I was vulnerable to that kind of grand vision, only twenty-six years old when I started covering Afghanistan as a newspaper correspondent, part of a generation of journalists whose careers started after September 11, 2001. I had visited many countries but always felt disappointed that none of them seemed foreign; there was always a Starbucks or a McDonald’s around the corner. Afghanistan was excitingly different, a place where credit cards and calendars meant almost nothing. In the years after 2001, the country became a bustling hub
for spies, aid workers and other ambitious expats. They appeared to be involved in something important, and during my first swoon of interest in the country I started to believe they were mending the tapestry of our globalized society; I hoped that their projects would draw the world toward a basic system of law and order.
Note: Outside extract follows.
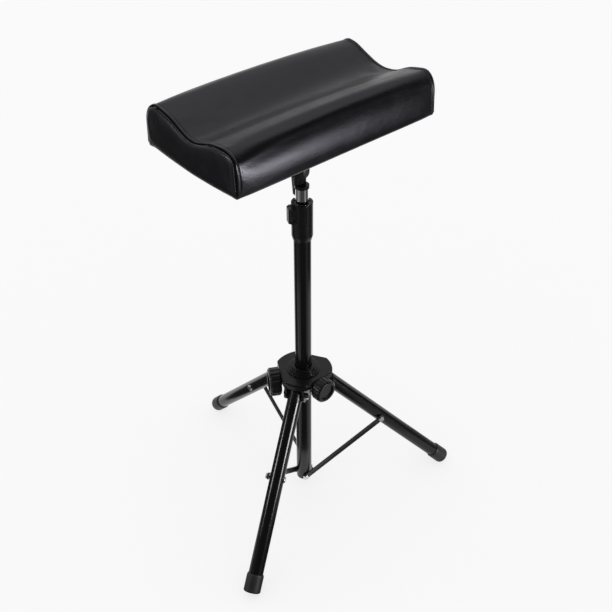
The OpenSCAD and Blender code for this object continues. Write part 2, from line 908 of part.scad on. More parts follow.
module on_pivots() {
    for (k = [LEFT:BACK])
        rotate([0, 0, leg_azimuths[k]])
            translate([leg_pivot_r, 0, hub_z])
                children();
}

module hub_pivot_bolts() {
    color("#3a3a3d")
        on_pivots() {
            bar_y(pivot_r, -ear_out - fit_gap, ear_out + pivot_nut_t + pivot_end);
            translate([0, -ear_out - fit_gap, 0])
                mirror([0, 1, 0])
                    dome_y(pivot_head_r, pivot_head_t);
        }
}

module hub_pivot_nuts() {
    color("#cfcfd2")
        on_pivots()
            nut_y(pivot_nut_af, pivot_r + fit_gap, ear_out + fit_gap, pivot_nut_t);
}

module on_knob(i) {
    on_hub()
        on_hub_screw(knob_azimuths[i], knob_up[i])
            children();
}

module knob(i) {
    knob_r = knob_d[i] / 2;
    flute_r = PI * knob_r / knob_flutes * 0.7;
    color("#1a1a1c")
        on_knob(i)
            difference() {
                intersection() {
                    translate([0, 0, knob_in_r])
                        rotate_extrude()
                            polygon([
                                [0, 0], [knob_r - knob_edge, 0], [knob_r, knob_edge],
                                [knob_r, knob_t - knob_edge], [knob_r - knob_edge, knob_t], [0, knob_t]]);
                    translate([0, 0, knob_in_r])
                        linear_extrude(knob_t)
                            difference() {
                                circle(r = knob_r);
                                for (j = [0:knob_flutes - 1])
                                    rotate([0, 0, j * 360 / knob_flutes])
                                        translate([knob_r + 0.62 * flute_r, 0])
                                            circle(r = flute_r, $fn = 24);
                            }
                }
                translate([0, 0, knob_face_r - knob_dish_t])
                    cylinder(r = 0.68 * knob_r, h = knob_dish_t + over);
                translate([0, 0, knob_in_r - over])
                    cylinder(r = knob_screw_r + fit_gap, h = knob_screw_bite + over);
            }
}

module knob_screw(i) {
    color("#b9babd")
        on_knob(i)
            translate([0, 0, screw_tip_r])
                cylinder(r = knob_screw_r, h = knob_in_r + knob_screw_bite - fit_gap - screw_tip_r);
}

module leg_tube(k) {
    tube_end = leg_len - foot_end_t - fit_gap;
    color("#131315")
        on_leg(k)
            difference() {
                translate([0, 0, -tube_end])
                    ring(leg_r, leg_bore_r, tube_end - plug_below);
                translate([0, 0, -brace_at])
                    bar_y(brace_bolt_d / 2 + fit_gap, -leg_r - over, leg_r + over);
            }
}

module leg_plug(k) {
    play = k == BACK ? run_gap : pivot_play;
    color("#1b1b1d")
        on_leg(k)
            difference() {
                union() {
                    intersection() {
                        translate([0, 0, -plug_below + fit_gap])
                            cylinder(r = leg_r, h = plug_below + leg_r);
                        union() {
                            bar_y(leg_r, -leg_r, leg_r);
                            translate([-leg_r, -leg_r, -plug_below])
                                cube([leg_od, leg_od, plug_below]);
                        }
                    }
                    translate([0, 0, -plug_below - spigot_len])
                        cylinder(r = leg_bore_r - fit_gap, h = spigot_len + fit_gap + over);
                }
                bar_y(pivot_r + play, -leg_r - over, leg_r + over);
            }
}

module foot(k) {
    color("#121212")
        difference() {
            on_leg(k)
                translate([0, 0, -leg_len])
                    difference() {
                        rotate_extrude()
                            polygon(concat([[0, 0]],
                                [for (a = [-90:15:0]) [
                                    foot_r - foot_round + foot_round * cos(a),
                                    foot_round + foot_round * sin(a)]],
                                [[foot_r, foot_len - foot_round],
                                    [foot_r - foot_round / 3, foot_len], [0, foot_len]]));
                        translate([0, 0, foot_end_t])
                            cylinder(r = leg_r + fit_gap, h = foot_len);
                    }
            translate([-leg_len, -leg_len, -foot_len])
                cube([2 * leg_len, 2 * leg_len, foot_len]);
        }
}

module brace(k) {
    color("#202022")
        on_brace(k)
            difference() {
                translate([0, -brace_face, 0])
                    rotate([90, 0, 0])
                        linear_extrude(brace_t)
                            difference() {
                                union() {
                                    circle(d = 1.2 * brace_w);
                                    translate([0, brace_len])
                                        circle(d = 1.2 * brace_w);
                                    translate([-brace_w / 2, 0])
                                        square([brace_w, brace_len]);
                                }
                                circle(r = brace_bolt_d / 2 + run_gap);
                                translate([0, brace_len])
                                    circle(r = brace_bolt_d / 2 + run_gap);
                            }
                translate([-brace_groove_w / 2, -brace_out - over, 1.5 * brace_w])
                    cube([brace_groove_w, brace_groove_t + over, brace_len - 3 * brace_w]);
            }
}

module on_brace_bolt(k) {
    on_leg(k)
        translate([0, 0, -brace_at])
            children();
}

// The bolt's bright head on one side of the leg and its nut outside the brace on the other
module brace_bolt(k) {
    color("#c9c9cc")
        on_brace_bolt(k) {
            bar_y(brace_bolt_d / 2, -brace_out - brace_head_t, leg_r + fit_gap);
            translate([0, leg_r + fit_gap, 0])
                dome_y(brace_head_r, brace_head_t);
            translate([0, -fit_gap - brace_head_t, 0])
                nut_y(1.8 * brace_bolt_d, brace_bolt_d / 2 + fit_gap, -brace_out, brace_head_t);
        }
}

module brace_spacer(k) {
    color("#8f8f93")
        on_brace_bolt(k)
            translate([0, -brace_face + fit_gap, 0])
                rotate([-90, 0, 0])
                    ring(0.9 * brace_bolt_d, brace_bolt_d / 2 + fit_gap, brace_face - leg_r - 2 * fit_gap);
}

column_tube();
column_plug();
brace_anchor_bolts();
collar();
collar_bolt();
collar_nut();
column_sleeve();
post_guide();
post_tube();
post_end_plug();
lower_knuckle();
tilt_bolt();
tilt_washer();
tilt_lever();
upper_knuckle();
head_plate();
pad_screws();
tee_nuts();
pad_board();
pad_foam(-1);  // pad_foam_front
pad_foam(1);  // pad_foam_back
pad_cover();
end_panel(-1);  // end_panel_left
end_panel(1);  // end_panel_right
welt(-1);  // welt_left
welt(1);  // welt_right
dust_cloth();
staples();
hub_body();
hub_bush();
hub_pivot_bolts();
hub_pivot_nuts();
knob(LEFT_KNOB);  // knob_left
knob_screw(LEFT_KNOB);  // knob_left_screw
knob(RIGHT_KNOB);  // knob_right
knob_screw(RIGHT_KNOB);  // knob_right_screw
leg_tube(LEFT);  // leg_tube_left
leg_tube(RIGHT);  // leg_tube_right
leg_tube(BACK);  // leg_tube_back
leg_plug(LEFT);  // leg_plug_left
leg_plug(RIGHT);  // leg_plug_right
leg_plug(BACK);  // leg_plug_back
foot(LEFT);  // foot_left
foot(RIGHT);  // foot_right
foot(BACK);  // foot_back
brace(LEFT);  // brace_left
brace(RIGHT);  // brace_right
brace(BACK);  // brace_back
brace_bolt(LEFT);  // brace_bolt_left
brace_bolt(RIGHT);  // brace_bolt_right
brace_bolt(BACK);  // brace_bolt_back
brace_spacer(LEFT);  // brace_spacer_left
brace_spacer(RIGHT);  // brace_spacer_right
brace_spacer(BACK);  // brace_spacer_back
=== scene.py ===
# Looks of the arm rest stand: finishes for its metal and plastic, and its sewn cushion.
# X runs along the pad, the floor is z = 0, and the column stands on the Z axis. The camera, the
# studio and the materials are in metres, and the cushion's own values are in millimetres.
import json
import math

import bpy
import numpy as np
from mathutils import Matrix, Vector
from mathutils.bvhtree import BVHTree


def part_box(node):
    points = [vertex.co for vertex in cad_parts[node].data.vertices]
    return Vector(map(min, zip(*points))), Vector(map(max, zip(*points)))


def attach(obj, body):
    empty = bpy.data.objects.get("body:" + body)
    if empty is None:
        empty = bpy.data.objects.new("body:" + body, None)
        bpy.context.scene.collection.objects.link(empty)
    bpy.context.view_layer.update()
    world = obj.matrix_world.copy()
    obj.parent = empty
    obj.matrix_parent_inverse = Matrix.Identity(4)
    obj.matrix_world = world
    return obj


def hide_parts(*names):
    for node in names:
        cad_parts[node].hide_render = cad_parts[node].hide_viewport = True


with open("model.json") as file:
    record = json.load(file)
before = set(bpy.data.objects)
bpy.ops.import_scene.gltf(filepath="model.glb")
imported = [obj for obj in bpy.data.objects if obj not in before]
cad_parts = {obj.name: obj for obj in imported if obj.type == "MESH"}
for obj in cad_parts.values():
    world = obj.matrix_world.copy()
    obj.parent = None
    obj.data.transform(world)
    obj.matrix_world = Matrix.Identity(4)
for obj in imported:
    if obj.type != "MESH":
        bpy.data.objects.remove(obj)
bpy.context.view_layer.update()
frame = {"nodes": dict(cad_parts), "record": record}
MM = 0.001

# Camera: its place, compass heading from +Y towards +X, pitch below the horizon, roll, lens, and
# how far it sees
CAMERA_AT = (-0.7766, -0.8954, 1.2774)
HEADING = 41.186
PITCH = 36.106
ROLL = -0.312
LENS = 52.285
VIEW_REACH = 100.0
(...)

After the fourth or fifth round at a bar in Kabul, foreigners would make bets on which trouble spots we would tackle next. We took it for granted that modern ideas about health, education and agriculture could lift any society out of poverty. We assumed that those efforts could be protected against any threat by our glorious armies, the most sophisticated forces ever fielded. Any foreign journalist who claimed to be a dispassionate observer was kidding himself. The project involved “us,” in the broadest sense. As reporters, we may have used the third person in our text, but in conversation we slipped easily into a collective “we” that included the whole panoply of foreigners.

More than forty countries contributed forces, and people from dozens of other countries were part of the civilian reconstruction effort. They talked enthusiastically about the latest theories on counter-insurgency and social development. This was not Vietnam; these were not grunts thrashing in the jungle. We had professionals. They mapped every inch of terrain with satellite guidance, turning badlands into databases with the precise location of battles, rumours, the names of leaders today and a thousand years ago. The officers read all the important books about Afghanistan and took notes in ruggedized laptops. When they squinted out at the mountains and valleys, they looked with electronic eyes. They watched feeds from robot planes drifting overhead, whose cameras panned smoothly even as the landscape below erupted with explosions. They swore constantly. They shit in bags and drank water the temperature of warm urine. But for all the hardships they rarely had reason to question their own supremacy. They smashed Taliban bases every day, while the opposite almost never happened. Most of the time, our guys went out and kicked ass, ticking the boxes on their mission objectives.